Autores principais:Ádria Lidiane de Oliveira Alves Ferreira
Assunto:Natural Language Processing (NLP) Text Mining Patent classification Transfer Learning Bi-directional Encoder Representations for Transformers (BERT)
Ano:2021
País:Portugal
Tipo de documento:dissertação de mestrado
Tipo de acesso:acesso aberto
Instituição associada:Universidade Nova de Lisboa
Idioma:inglês
Origem:Repositório Institucional da UNL
Descrição
Resumo:Patent classification is one of the areas in Intellectual Property Analytics (IPA), and a growing use case since the number of patent applications has been increasing through the years worldwide. Patents are more than ever being used as financial protection for companies that also use patent databases to raise researches and leverage product innovations. Instituto Nacional de Propriedade Industrial, INPI, is the government agency responsible for protecting Industrial Property rights in Portugal. INPI has promoted a competition to explore technologies to solve some challenges related to Industrial Properties, including the classification of patents, one of the critical phases of the grant patent process.
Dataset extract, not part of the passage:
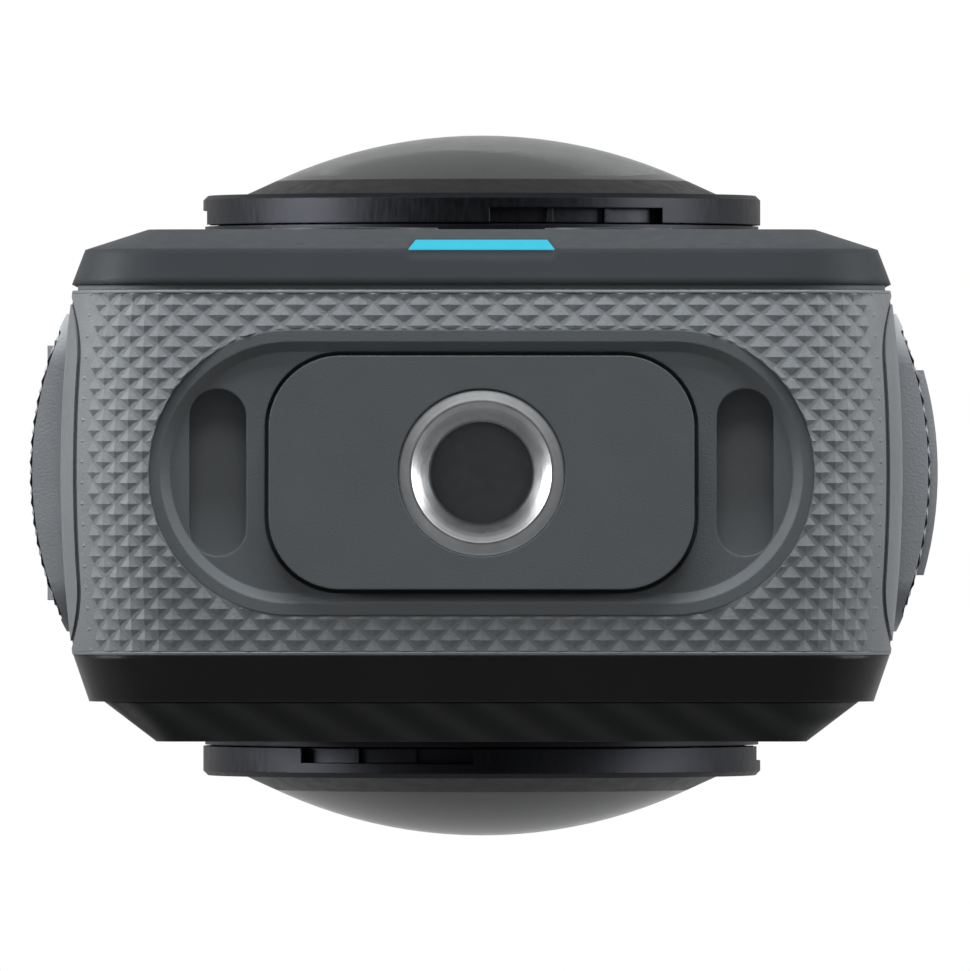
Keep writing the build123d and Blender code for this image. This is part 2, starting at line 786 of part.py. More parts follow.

In this work project, we used the dataset put available by INPI to explore traditional machine learning algorithms to classify Portuguese patents and evaluate the performance of transfer learning methodologies to solve this task. BERTTimbau, a BERT architecture model pre-trained on a large Portuguese corpus, presented the best results to the task, even though with a performance only 4% superior to a LinearSVC model using TF-IDF feature engineering. In general, the model presents a good performance, despite the low score when classes had few training samples. However, the analysis of misclassified samples showed that the specificity of the context has more influence on the learning than the number of samples itself. Patent classification is a challenging task not just because of 1) the hierarchical structure of the classification but also because of 2) the way a patent is described, 3) the overlap of the contexts, and 4) the underrepresentation of the classes. Nevertheless, it is an area of growing interest, and that can be leveraged by the new researches that are revolutionizing machine learning applications, especially text mining.